How do I know if my Amazon ad budget is too low to be effective?
A clear signal that your budget is too low is when your campaigns are consistently hitting their daily budget cap before the end of the day — this means you are losing impressions and potential sales simply because you've run out of funds. Another indicator is when, after four or more weeks, your campaigns have fewer than 30–50 clicks per week, making it statistically impossible to draw meaningful conclusions about what's working. If you're seeing either of these patterns, consider consolidating campaigns to concentrate budget, or increasing your daily cap on your highest-performing campaigns before launching new ones.
What is TACoS and why does it matter beyond ACoS?
TACoS stands for Total Advertising Cost of Sale and is calculated by dividing your total ad spend by your total revenue — including both ad-attributed and organic sales. While ACoS only measures the efficiency of your paid traffic, TACoS gives you a fuller picture of how advertising is contributing to your overall business growth. A declining TACoS over time is a strong sign that your ads are successfully boosting organic rank and driving sales that no longer depend on paid clicks.
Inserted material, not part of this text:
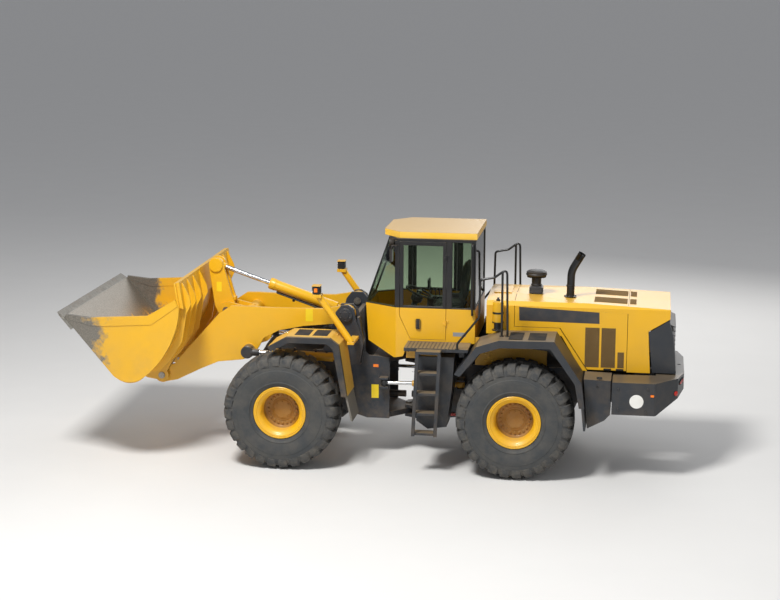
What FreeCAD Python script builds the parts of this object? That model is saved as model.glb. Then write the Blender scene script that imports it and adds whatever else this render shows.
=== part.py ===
# Articulated wheel loader with a Z-bar bucket linkage.
# Millimetres. +X points forwards, +Y to the machine's left, +Z up, wheels stand on Z = 0.
# Places along X are measured from the rear axle and every finished piece is then moved back
# by half of the overall reach, so that the origin lies under the middle of the machine.

import FreeCAD, Part
import Sketcher
import math
import os

Vector = FreeCAD.Vector
doc = FreeCAD.newDocument("WheelLoader")
sheet = doc.addObject("Spreadsheet::Sheet", "Sizes")

# Driving dimensions: name, millimetres or degrees, what it is
SIZES = [
    ("wheelbase", 3450, "rear axle to front axle"),
    ("track_width", 2300, "between the middles of the left and right tyres"),
    ("tyre_radius", 865, "to the lug tips"),
    ("tyre_width", 675, "over the sidewalls"),
    ("lug_depth", 45, "tread groove depth"),
    ("lug_count", 24, "lugs round one tyre"),
    ("lug_share", 0.74, "part of the pitch that a lug fills"),
    ("shoulder_drop", 60, "how far the tread falls to the shoulder edge"),
    ("shoulder_width", 60, "width of the sloping shoulder"),
    ("shoulder_step", 8, "how far the shoulder lies inside the widest sidewall"),
    ("wall_height", 255, "lug tips to the widest part of the sidewall"),
    ("rim_radius", 318, "seat of the tyre bead"),
    ("flange_radius", 393, "outer radius of the rim flange"),
    ("rim_width", 600, "over the flanges"),
    ("rim_wall", 22, "rim band thickness"),
    ("dish_depth", 235, "from the outer flange in to the wheel disc"),
    ("dish_radius", 268, "radius of the deep recess"),
    ("disc_wall", 30, "wheel disc thickness"),
    ("hub_radius", 175, "axle end that the disc bolts to"),
    ("fit_gap", 0.3, "clearance of a running fit"),
    ("seat", 0.3, "gap between a fixed piece and the face that carries it"),
    ("weight_pocket", 408, "depth of the counterweight behind the frame's end"),
    ("hinge_place", 1725, "articulation pins ahead of the rear axle"),
    ("hinge_upper", 1500, "height of the upper articulation joint"),
    ("hinge_lower", 640, "height of the lower articulation joint"),
    ("hinge_lug", 80, "thickness of the front frame's hinge lugs"),
    ("hinge_eye", 150, "radius of the hinge lugs"),
    ("hinge_pin", 50, "radius of the articulation pins"),
    ("yoke_wall", 45, "thickness of the rear frame's yoke plates"),
    ("rail_wall", 40, "thickness of the frame side plates"),
    ("rail_spread", 330, "outer face of the rear frame side plates from the middle"),
    ("front_spread", 480, "outer face of the front frame side plates from the middle"),
    ("tower_spread", 640, "outer face of the outer boom tower plates from the middle"),
    ("boom_pin_place", 2603, "boom pivot ahead of the rear axle"),
    ("boom_pin_height", 2200, "boom pivot above the ground"),
    ("boom_reach", 3030, "boom pivot to bucket pivot"),
    ("boom_droop", 20, "degrees the boom hangs below level"),
    ("boom_plate", 60, "boom side plate thickness"),
    ("boom_spread", 580, "outer face of the boom plates from the middle"),
    ("boom_pin", 55, "radius of the boom pivot pins"),
    ("boom_boss", 135, "radius of the boom's pivot bosses"),
    ("nose_boss", 120, "radius of the boom's nose at the bucket pin"),
    ("bucket_pin", 50, "radius of the bucket pivot pins"),
    ("side_gap", 10, "side clearance between moving plates"),
    ("ear_plate", 40, "thickness of the ears that hold a pin"),
    ("bucket_curl", 50, "degrees the bucket floor points up"),
    ("bucket_width", 3170, "over the side plates"),
    ("bucket_skin", 25, "bucket plate thickness"),
    ("bucket_side", 30, "bucket side plate thickness"),
    ("edge_reach", 1705, "cutting edge ahead of the bucket pin"),
    ("edge_plate", 45, "cutting edge thickness"),
    ("edge_depth", 330, "cutting edge from front to back"),
    ("edge_nose", 12, "thickness left at the tip of the cutting edge"),
    ("floor_drop", 235, "bucket floor below the bucket pin"),
    ("lip_height", 1412, "spill lip above the bucket pin"),
    ("crank_place", 4550, "bellcrank pivot ahead of the rear axle"),
    ("crank_height", 2110, "bellcrank pivot above the ground"),
    ("crank_upper", 709, "bellcrank pivot to the tilt rod pin"),
    ("crank_lean", 76.9, "degrees from forwards to the bellcrank's upper arm"),
    ("crank_lower", 720, "bellcrank pivot to the link pin"),
    ("crank_lower_lean", -113.5, "degrees from forwards to the lower arm"),
    ("crank_plate", 50, "thickness of one bellcrank side plate"),
    ("crank_pin", 50, "radius of the bellcrank pins"),
    ("link_radius", 340, "bucket pin to the link's pin on the bucket"),
    ("link_angle", 150, "degrees from forwards to that pin at rest"),
    ("link_width", 100, "thickness of the link and of the rod eyes"),
    ("tilt_base_place", 2720, "tilt cylinder pin ahead of the rear axle"),
    ("tilt_base_height", 2135, "tilt cylinder pin above the ground"),
    ("tilt_bore", 82, "outer radius of the tilt cylinder barrel"),
    ("tilt_rod", 36, "radius of the tilt rod"),
    ("tilt_barrel", 1230, "tilt pin to the front end of the barrel"),
    ("lift_base_place", 2640, "lift cylinder pin ahead of the rear axle"),
    ("lift_base_height", 1560, "lift cylinder pin above the ground"),
    ("lift_eye_place", 4091, "lift rod pin ahead of the rear axle"),
    ("lift_eye_height", 1596, "lift rod pin above the ground"),
    ("lift_spread", 716, "lift cylinders from the middle"),
    ("lift_bore", 68, "outer radius of the lift barrels"),
    ("lift_rod", 38, "radius of the lift rods"),
    ("lift_barrel", 1060, "lift pin to the front end of the barrel"),
    ("lift_pin", 42, "radius of the lift cylinder pins"),
    ("steer_base_place", 875, "steering cylinder pin ahead of the rear axle"),
    ("steer_eye_place", 2025, "steering rod pin ahead of the rear axle"),
    ("steer_height", 1165, "steering cylinders above the ground"),
    ("steer_base_side", 500, "steering cylinder pin from the middle"),
    ("steer_eye_side", 560, "steering rod pin from the middle"),
    ("steer_bore", 42, "outer radius of the steering barrels"),
    ("steer_pin", 25, "radius of the steering cylinder pins"),
    ("engine_bottom", 1180, "underside of the engine block"),
    ("steer_rod", 28, "radius of the steering rods"),
    ("steer_barrel", 750, "steering pin to the front end of the barrel"),
    ("axle_radius", 175, "radius of the axle tubes"),
    ("axle_bowl", 300, "radius of the axle's middle housing"),
    ("cab_half", 740, "cab side from the middle"),
    ("cab_wall", 60, "thickness of the cab walls and posts"),
    ("cab_rear", 650, "back of the cab ahead of the rear axle"),
    ("door_rear", 1085, "door hinge edge ahead of the rear axle"),
    ("door_front", 1770, "door front edge ahead of the rear axle"),
    ("cab_corner", 1830, "front corner post ahead of the rear axle"),
    ("cab_front", 2330, "cab front at the sill"),
    ("nose_half", 420, "half width of the flat cab front"),
    ("door_top", 3354, "top of the doors"),
    ("ring_height", 40, "height of the cab's top ring"),
    ("lid_swing", 2440, "hinge line of the engine side doors above the ground, at their front"),
    ("lid_front", 70, "front edge of the engine side doors ahead of the rear axle"),
    ("lid_rear", 1575, "back edge of the engine side doors behind the rear axle"),
    ("screen_top", 1980, "windscreen top ahead of the rear axle"),
    ("cab_floor", 1850, "underside of the cab floor"),
    ("door_sill", 1895, "bottom of the door"),
    ("glass_sill", 2375, "bottom of the cab glass"),
    ("cab_eaves", 3400, "underside of the roof"),
    ("roof_rise", 95, "roof thickness"),
    ("roof_half", 700, "half width of the roof"),
    ("glass_wall", 8, "glass thickness"),
    ("seam_gap", 6, "gap round doors and lids"),
    ("hood_half", 700, "engine hood side from the middle"),
    ("hood_front", 487, "engine hood front ahead of the rear axle"),
    ("hood_rear", 2190, "engine hood back behind the rear axle"),
    ("hood_bottom", 1500, "lower edge of the hood"),
    ("hood_shoulder", 2500, "side top edge of the hood at the front"),
    ("hood_fall", 110, "how far the hood drops towards the back"),
    ("hood_crown", 60, "middle of the hood above its side edges"),
    ("hood_skin", 30, "hood panel thickness"),
    ("grille_place", 1880, "side panel of the radiator grille behind the rear axle"),
    ("weight_rear", 2418, "rearmost face of the counterweight behind the rear axle"),
    ("weight_half", 1290, "half width of the counterweight"),
    ("weight_top", 1485, "top of the counterweight"),
    ("hitch_pin", 26, "radius of the hole for the towing pin"),
    ("weight_bottom", 1010, "underside of the counterweight"),
    ("fender_half", 1500, "outer edge of the fenders from the middle"),
    ("fender_inner", 790, "inner edge of the fenders from the middle"),
    ("deck_height", 1870, "top of the side decks"),
    ("deck_thick", 50, "thickness of the side decks"),
    ("ladder_half", 1400, "ladder rails from the middle"),
    ("pipe_radius", 17, "radius of the hand rails"),
    ("stack_place", 716, "exhaust behind the rear axle"),
    ("stack_side", 250, "exhaust left of the middle"),
    ("stack_radius", 60, "radius of the exhaust pipe"),
    ("lamp_place", 2960, "headlamp middle ahead of the rear axle"),
    ("lamp_height", 2655, "headlamp middle above the ground"),
    ("lamp_side", 1050, "headlamp from the middle"),
]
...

Tracking TACoS alongside ACoS helps you understand whether your ad investment is building long-term marketplace momentum or simply sustaining short-term visibility.
Is it better to manage Amazon ads in-house or work with an external partner?
Managing Amazon ads in-house gives you direct control and can work well if you have a dedicated team member with PPC expertise and enough time to review performance at least weekly. However, Amazon advertising is increasingly complex — spanning multiple campaign types, placement strategies, and marketplace-specific dynamics — and the cost of learning through trial and error can quickly exceed the cost of working with a specialist. An external partner like Distrilink is particularly valuable when you're entering new European marketplaces, scaling multiple products simultaneously, or when you need advertising to connect seamlessly with fulfillment and listing operations rather than running in isolation.